▸ **WHAT IS REQUIRED**:
From the records below, copy out exactly the lines from the one containing "hide_parts(node)" to the one containing "NICKEL, DULL_NICKEL, TARNISH", both included. Add nothing else.
[start of INPUT RECORDS]
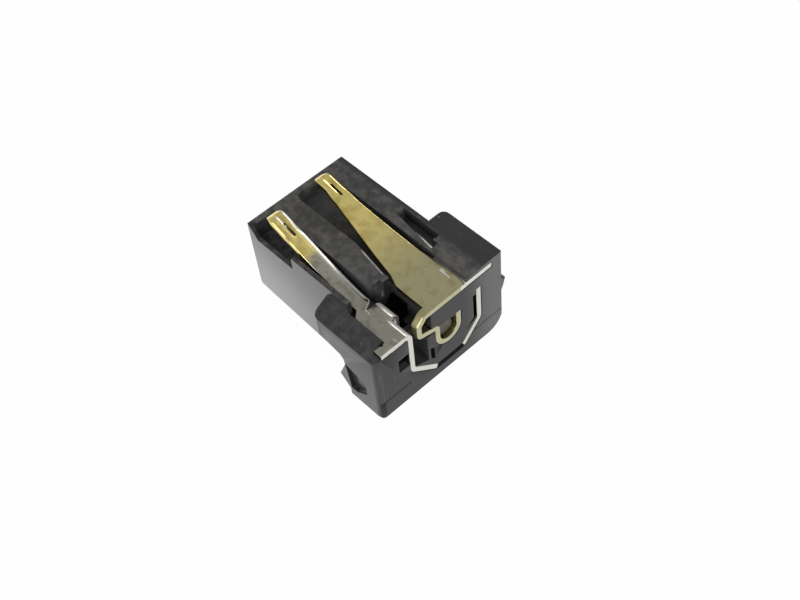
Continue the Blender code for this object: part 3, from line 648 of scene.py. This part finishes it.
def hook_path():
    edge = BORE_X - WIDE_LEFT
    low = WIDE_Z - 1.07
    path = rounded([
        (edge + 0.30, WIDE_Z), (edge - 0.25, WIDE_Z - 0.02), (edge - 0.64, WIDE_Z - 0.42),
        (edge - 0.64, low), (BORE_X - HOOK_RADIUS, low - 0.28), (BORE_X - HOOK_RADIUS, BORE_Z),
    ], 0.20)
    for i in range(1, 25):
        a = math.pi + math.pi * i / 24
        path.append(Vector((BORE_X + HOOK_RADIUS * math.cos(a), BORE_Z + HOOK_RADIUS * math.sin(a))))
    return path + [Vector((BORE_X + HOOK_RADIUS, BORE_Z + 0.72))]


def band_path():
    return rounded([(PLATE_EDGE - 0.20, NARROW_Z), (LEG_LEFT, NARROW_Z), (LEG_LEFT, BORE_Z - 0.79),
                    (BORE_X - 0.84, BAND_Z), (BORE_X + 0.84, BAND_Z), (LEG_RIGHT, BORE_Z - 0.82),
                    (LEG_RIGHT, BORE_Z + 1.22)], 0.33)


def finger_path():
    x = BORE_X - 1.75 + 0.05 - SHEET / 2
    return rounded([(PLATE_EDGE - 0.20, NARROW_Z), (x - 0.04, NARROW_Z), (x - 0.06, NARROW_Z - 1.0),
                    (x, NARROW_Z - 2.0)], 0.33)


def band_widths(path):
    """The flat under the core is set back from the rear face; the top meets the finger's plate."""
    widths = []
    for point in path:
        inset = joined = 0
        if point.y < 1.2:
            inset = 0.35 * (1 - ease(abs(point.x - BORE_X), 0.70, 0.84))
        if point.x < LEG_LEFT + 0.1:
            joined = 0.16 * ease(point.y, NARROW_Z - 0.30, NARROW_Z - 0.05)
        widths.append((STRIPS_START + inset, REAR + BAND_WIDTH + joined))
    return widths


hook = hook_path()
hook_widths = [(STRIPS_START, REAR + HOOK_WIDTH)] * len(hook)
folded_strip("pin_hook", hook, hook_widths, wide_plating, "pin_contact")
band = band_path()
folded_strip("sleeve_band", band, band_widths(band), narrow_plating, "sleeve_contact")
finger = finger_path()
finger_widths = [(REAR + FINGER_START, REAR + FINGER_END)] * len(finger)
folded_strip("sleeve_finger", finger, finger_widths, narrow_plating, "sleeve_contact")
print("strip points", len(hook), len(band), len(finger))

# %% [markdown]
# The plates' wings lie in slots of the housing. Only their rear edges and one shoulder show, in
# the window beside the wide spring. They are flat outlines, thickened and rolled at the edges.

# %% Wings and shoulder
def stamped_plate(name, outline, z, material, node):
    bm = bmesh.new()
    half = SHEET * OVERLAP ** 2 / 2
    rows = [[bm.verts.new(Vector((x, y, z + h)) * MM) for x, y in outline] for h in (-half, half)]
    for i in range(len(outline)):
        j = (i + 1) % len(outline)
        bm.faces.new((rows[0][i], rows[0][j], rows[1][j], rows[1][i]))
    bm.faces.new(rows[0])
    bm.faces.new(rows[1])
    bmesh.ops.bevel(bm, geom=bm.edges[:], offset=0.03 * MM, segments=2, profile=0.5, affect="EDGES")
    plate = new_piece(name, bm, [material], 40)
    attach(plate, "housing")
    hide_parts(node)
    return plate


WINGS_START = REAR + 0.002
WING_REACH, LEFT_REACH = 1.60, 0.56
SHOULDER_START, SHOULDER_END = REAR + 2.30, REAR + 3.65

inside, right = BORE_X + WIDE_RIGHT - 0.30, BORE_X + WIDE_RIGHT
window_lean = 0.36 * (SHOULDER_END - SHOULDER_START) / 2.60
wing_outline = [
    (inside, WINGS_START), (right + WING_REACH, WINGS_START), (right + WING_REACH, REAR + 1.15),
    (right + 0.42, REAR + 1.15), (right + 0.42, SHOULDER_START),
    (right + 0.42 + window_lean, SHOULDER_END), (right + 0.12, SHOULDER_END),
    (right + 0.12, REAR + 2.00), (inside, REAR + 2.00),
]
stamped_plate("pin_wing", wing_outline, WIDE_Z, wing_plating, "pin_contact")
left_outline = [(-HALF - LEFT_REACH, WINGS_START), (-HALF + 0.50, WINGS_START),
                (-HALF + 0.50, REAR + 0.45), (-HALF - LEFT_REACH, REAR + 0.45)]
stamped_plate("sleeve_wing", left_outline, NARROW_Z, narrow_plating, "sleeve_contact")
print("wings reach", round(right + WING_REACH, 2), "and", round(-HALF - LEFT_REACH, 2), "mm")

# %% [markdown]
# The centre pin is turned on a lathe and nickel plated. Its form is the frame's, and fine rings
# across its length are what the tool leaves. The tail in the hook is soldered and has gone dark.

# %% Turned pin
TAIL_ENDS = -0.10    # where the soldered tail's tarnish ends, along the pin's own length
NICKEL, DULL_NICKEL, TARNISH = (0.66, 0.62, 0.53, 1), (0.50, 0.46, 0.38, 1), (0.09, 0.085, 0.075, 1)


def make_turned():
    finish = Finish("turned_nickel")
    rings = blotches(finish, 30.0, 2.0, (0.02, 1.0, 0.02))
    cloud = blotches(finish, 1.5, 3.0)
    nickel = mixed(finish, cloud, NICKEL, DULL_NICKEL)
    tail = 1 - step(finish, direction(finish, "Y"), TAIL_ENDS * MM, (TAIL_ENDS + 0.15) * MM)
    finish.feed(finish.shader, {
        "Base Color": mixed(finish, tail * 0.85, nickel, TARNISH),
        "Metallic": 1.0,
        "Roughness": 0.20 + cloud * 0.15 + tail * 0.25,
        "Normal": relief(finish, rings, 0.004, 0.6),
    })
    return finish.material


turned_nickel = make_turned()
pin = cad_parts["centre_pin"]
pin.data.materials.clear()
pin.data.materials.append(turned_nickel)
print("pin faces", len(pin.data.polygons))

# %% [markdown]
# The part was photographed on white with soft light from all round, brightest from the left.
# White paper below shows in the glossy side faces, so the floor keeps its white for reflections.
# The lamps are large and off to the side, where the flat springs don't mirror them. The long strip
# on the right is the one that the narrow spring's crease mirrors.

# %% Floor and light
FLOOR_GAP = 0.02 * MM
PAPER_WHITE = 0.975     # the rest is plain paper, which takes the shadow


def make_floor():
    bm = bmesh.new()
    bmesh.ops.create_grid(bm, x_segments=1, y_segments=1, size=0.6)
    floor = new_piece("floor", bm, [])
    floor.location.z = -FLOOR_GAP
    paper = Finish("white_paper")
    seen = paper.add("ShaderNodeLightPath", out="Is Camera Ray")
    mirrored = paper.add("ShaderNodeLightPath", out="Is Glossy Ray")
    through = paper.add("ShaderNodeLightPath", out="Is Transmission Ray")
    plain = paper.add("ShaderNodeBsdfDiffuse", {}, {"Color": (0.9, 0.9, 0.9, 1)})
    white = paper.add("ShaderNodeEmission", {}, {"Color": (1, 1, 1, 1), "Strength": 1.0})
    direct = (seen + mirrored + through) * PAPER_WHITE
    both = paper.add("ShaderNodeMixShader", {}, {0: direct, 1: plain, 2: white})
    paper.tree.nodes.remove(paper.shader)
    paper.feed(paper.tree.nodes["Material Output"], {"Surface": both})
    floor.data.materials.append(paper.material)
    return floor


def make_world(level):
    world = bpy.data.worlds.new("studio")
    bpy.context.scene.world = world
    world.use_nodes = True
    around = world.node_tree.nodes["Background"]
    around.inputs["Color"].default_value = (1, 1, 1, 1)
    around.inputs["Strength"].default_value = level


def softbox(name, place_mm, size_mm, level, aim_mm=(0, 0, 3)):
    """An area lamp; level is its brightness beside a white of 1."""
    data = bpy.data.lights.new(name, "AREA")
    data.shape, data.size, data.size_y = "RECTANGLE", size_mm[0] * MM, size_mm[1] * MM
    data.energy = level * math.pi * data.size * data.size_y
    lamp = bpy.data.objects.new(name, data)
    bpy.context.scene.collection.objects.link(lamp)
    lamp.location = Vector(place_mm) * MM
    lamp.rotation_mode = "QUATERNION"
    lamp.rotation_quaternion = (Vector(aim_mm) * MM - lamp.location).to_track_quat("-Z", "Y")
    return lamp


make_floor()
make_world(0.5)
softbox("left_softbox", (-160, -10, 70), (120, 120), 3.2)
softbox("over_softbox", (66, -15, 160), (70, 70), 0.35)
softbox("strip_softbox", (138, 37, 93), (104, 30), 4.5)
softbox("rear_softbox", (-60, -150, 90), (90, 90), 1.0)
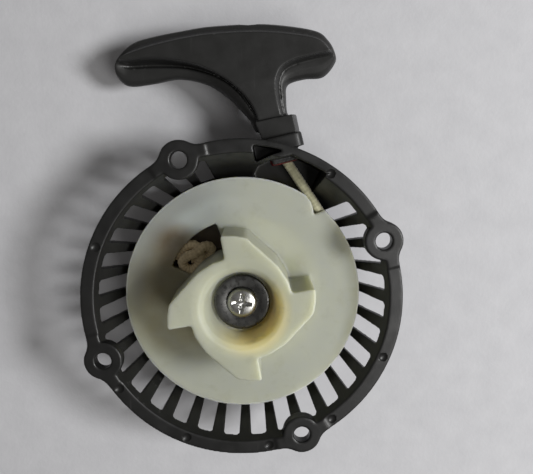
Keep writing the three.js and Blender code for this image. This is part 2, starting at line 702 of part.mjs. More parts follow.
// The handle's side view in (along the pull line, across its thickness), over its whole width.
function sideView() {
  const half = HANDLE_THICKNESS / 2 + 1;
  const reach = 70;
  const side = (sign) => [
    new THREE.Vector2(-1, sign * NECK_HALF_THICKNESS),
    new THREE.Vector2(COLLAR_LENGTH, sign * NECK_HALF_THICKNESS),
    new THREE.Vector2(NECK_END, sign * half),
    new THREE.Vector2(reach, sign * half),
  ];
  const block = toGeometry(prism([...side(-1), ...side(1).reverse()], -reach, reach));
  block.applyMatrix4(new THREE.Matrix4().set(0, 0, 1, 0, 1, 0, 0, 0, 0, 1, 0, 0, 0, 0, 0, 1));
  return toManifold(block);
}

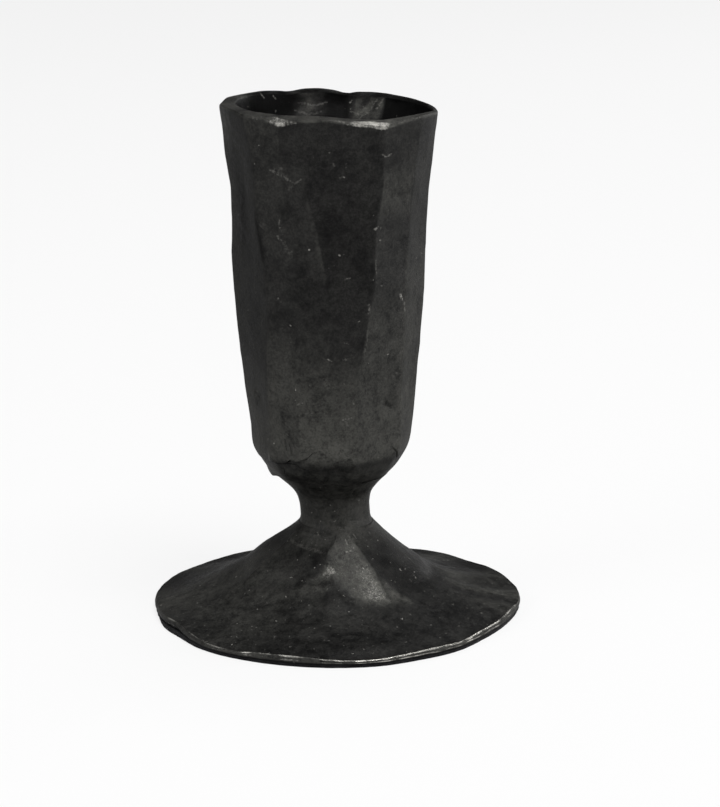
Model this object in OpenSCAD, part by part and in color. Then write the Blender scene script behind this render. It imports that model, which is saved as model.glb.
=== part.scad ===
[end of INPUT RECORDS]
▸ **FULL RESPONSE**:
    hide_parts(node)
    return plate


WINGS_START = REAR + 0.002
WING_REACH, LEFT_REACH = 1.60, 0.56
SHOULDER_START, SHOULDER_END = REAR + 2.30, REAR + 3.65

inside, right = BORE_X + WIDE_RIGHT - 0.30, BORE_X + WIDE_RIGHT
window_lean = 0.36 * (SHOULDER_END - SHOULDER_START) / 2.60
wing_outline = [
    (inside, WINGS_START), (right + WING_REACH, WINGS_START), (right + WING_REACH, REAR + 1.15),
    (right + 0.42, REAR + 1.15), (right + 0.42, SHOULDER_START),
    (right + 0.42 + window_lean, SHOULDER_END), (right + 0.12, SHOULDER_END),
    (right + 0.12, REAR + 2.00), (inside, REAR + 2.00),
]
stamped_plate("pin_wing", wing_outline, WIDE_Z, wing_plating, "pin_contact")
left_outline = [(-HALF - LEFT_REACH, WINGS_START), (-HALF + 0.50, WINGS_START),
                (-HALF + 0.50, REAR + 0.45), (-HALF - LEFT_REACH, REAR + 0.45)]
stamped_plate("sleeve_wing", left_outline, NARROW_Z, narrow_plating, "sleeve_contact")
print("wings reach", round(right + WING_REACH, 2), "and", round(-HALF - LEFT_REACH, 2), "mm")

# %% [markdown]
# The centre pin is turned on a lathe and nickel plated. Its form is the frame's, and fine rings
# across its length are what the tool leaves. The tail in the hook is soldered and has gone dark.

# %% Turned pin
TAIL_ENDS = -0.10    # where the soldered tail's tarnish ends, along the pin's own length
NICKEL, DULL_NICKEL, TARNISH = (0.66, 0.62, 0.53, 1), (0.50, 0.46, 0.38, 1), (0.09, 0.085, 0.075, 1)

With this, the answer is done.